Thanks for writing ... and thanks for all...
s.
3 - Steve
Thanks for the clarification, Sadi, I guess I took the lyric quote at the end of your article (re. lover) too literally.
Well, I guess I can only empathise with your loss, it's not fun to lose a friend, especially when they deny they've had a change of heart re. you in the first place, then you're really left in the dark, which is never a pleasant place to be.
May God shed some light on the whole thing, so that it may be easier for you to bear. These things don't happen without a reason.

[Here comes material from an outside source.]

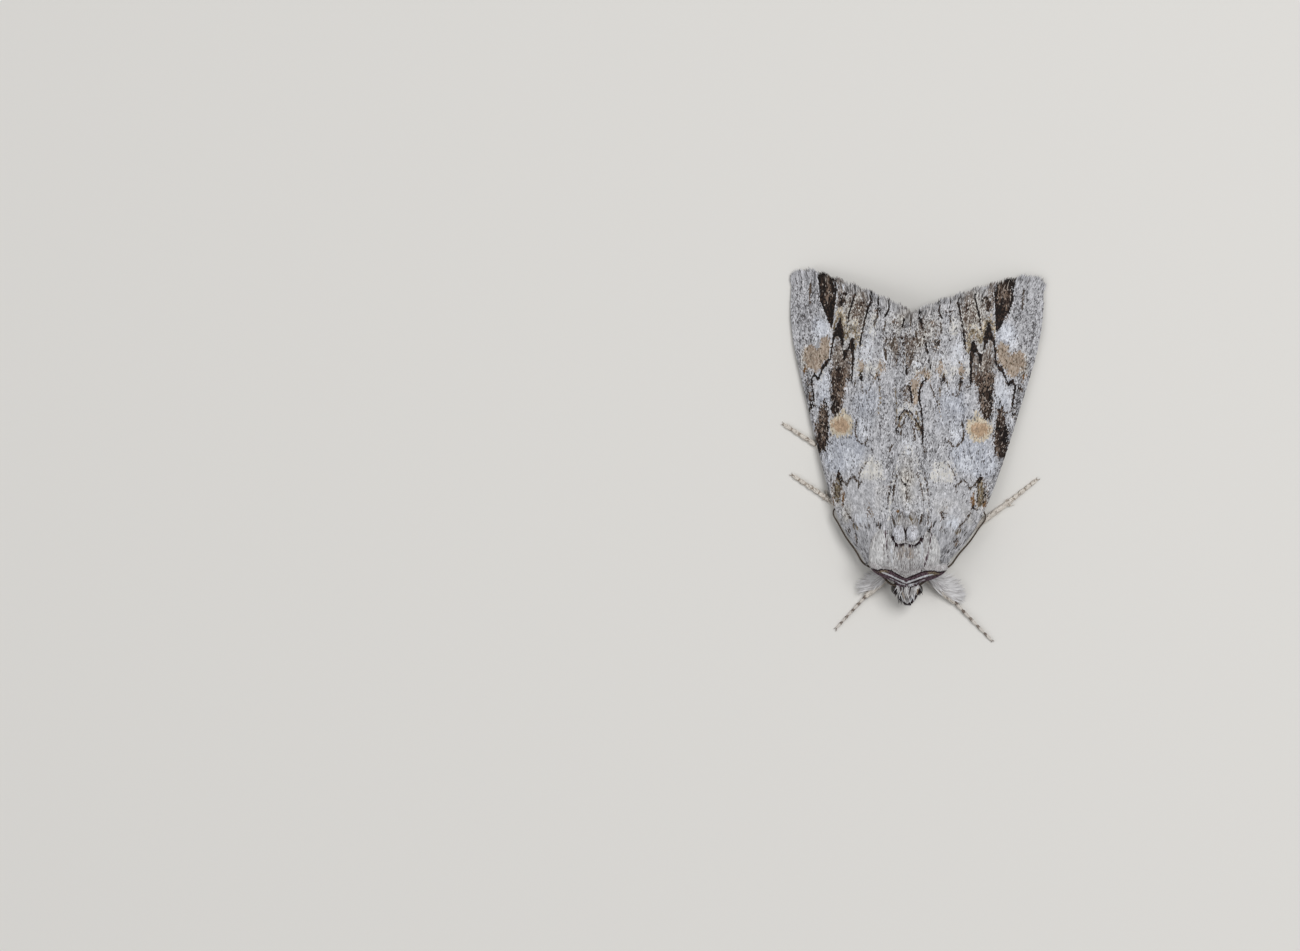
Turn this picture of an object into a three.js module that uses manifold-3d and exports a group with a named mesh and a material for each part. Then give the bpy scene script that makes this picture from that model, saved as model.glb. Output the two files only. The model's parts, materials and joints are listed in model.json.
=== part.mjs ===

I recall once as a teen I started hanging around with a guy at high school who was a bit of a loner, and after about a year, one of my other friends told me there was gossip going around that him and I must be gay!! Being a shy, introverted, heterosexual teen I was shocked that anyone could think such a thing (I had no contact with the guy outside of school), so I immediately became alot more aloof and stopped hanging out with him there (though upon reflection, given that I hadn't had a girlfriend up to that point, and had said no to someone I got along well with who asked me out on a date, I could see why folks would add 2 and 2 and get 10!!).
Anyway, after about a year, I decided, what the hay, it's not true, and who cares anyway, so I started talking with him again, but never told him why I'd stopped hanging out with him before.
There, you must think I'm a real coward now vis a vis communication lol!!